━━━ Provided data

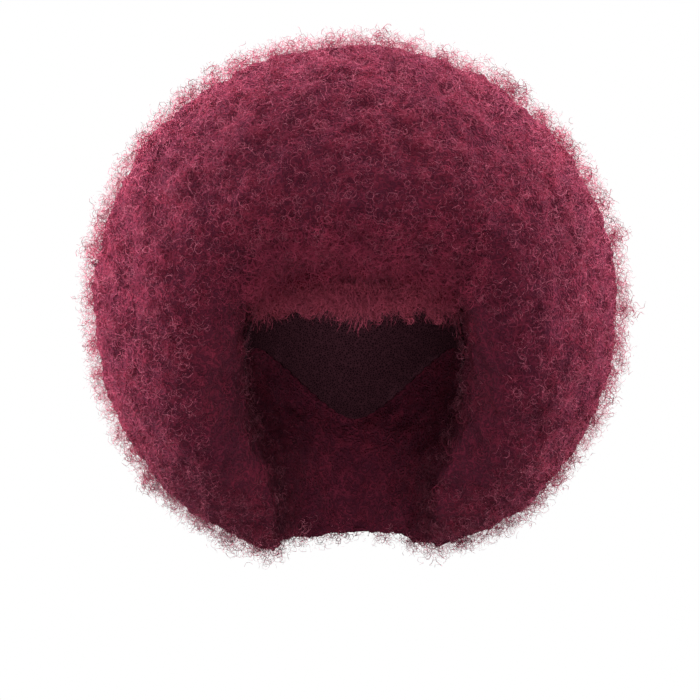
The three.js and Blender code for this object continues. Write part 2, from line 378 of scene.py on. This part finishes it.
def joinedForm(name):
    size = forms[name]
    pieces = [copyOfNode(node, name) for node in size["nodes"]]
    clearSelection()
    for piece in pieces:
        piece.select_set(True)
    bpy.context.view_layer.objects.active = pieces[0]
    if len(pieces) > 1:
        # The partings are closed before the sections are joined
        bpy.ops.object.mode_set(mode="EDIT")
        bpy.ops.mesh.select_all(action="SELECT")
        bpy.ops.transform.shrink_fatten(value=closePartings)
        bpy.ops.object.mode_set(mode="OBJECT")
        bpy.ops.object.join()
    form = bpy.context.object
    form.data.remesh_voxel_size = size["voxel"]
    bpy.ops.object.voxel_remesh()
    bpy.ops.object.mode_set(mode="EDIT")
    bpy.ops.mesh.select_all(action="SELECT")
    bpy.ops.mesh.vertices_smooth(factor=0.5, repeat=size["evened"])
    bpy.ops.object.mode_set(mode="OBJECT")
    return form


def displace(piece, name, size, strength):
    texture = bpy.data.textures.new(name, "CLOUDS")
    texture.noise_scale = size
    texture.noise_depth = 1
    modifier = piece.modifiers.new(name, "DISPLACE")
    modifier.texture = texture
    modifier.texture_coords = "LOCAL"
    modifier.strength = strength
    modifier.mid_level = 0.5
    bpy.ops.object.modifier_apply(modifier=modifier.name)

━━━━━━

• _Exercise_
Write the complete data out, exactly as above.

• _Response to this exercise_
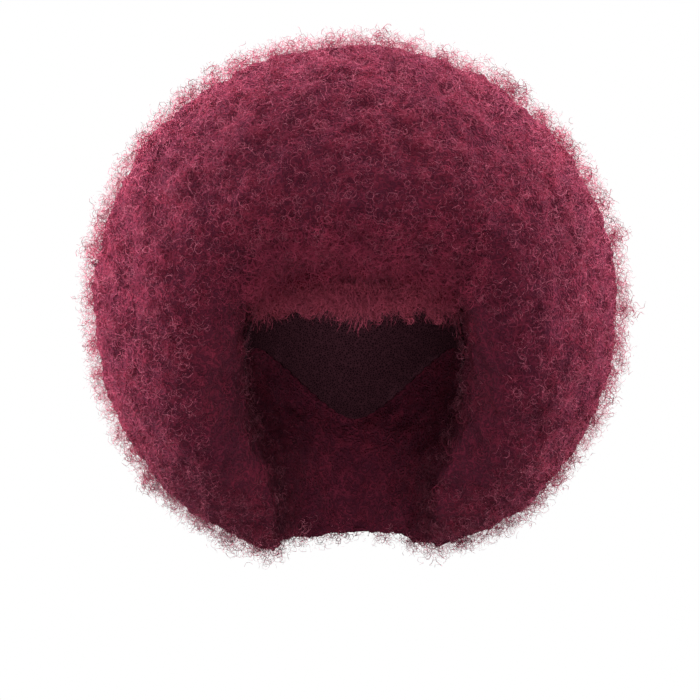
The three.js and Blender code for this object continues. Write part 2, from line 378 of scene.py on. This part finishes it.
def joinedForm(name):
    size = forms[name]
    pieces = [copyOfNode(node, name) for node in size["nodes"]]
    clearSelection()
    for piece in pieces:
        piece.select_set(True)
    bpy.context.view_layer.objects.active = pieces[0]
    if len(pieces) > 1:
        # The partings are closed before the sections are joined
        bpy.ops.object.mode_set(mode="EDIT")
        bpy.ops.mesh.select_all(action="SELECT")
        bpy.ops.transform.shrink_fatten(value=closePartings)
        bpy.ops.object.mode_set(mode="OBJECT")
        bpy.ops.object.join()
    form = bpy.context.object
    form.data.remesh_voxel_size = size["voxel"]
    bpy.ops.object.voxel_remesh()
    bpy.ops.object.mode_set(mode="EDIT")
    bpy.ops.mesh.select_all(action="SELECT")
    bpy.ops.mesh.vertices_smooth(factor=0.5, repeat=size["evened"])
    bpy.ops.object.mode_set(mode="OBJECT")
    return form


def displace(piece, name, size, strength):
    texture = bpy.data.textures.new(name, "CLOUDS")
    texture.noise_scale = size
    texture.noise_depth = 1
    modifier = piece.modifiers.new(name, "DISPLACE")
    modifier.texture = texture
    modifier.texture_coords = "LOCAL"
    modifier.strength = strength
    modifier.mid_level = 0.5
    bpy.ops.object.modifier_apply(modifier=modifier.name)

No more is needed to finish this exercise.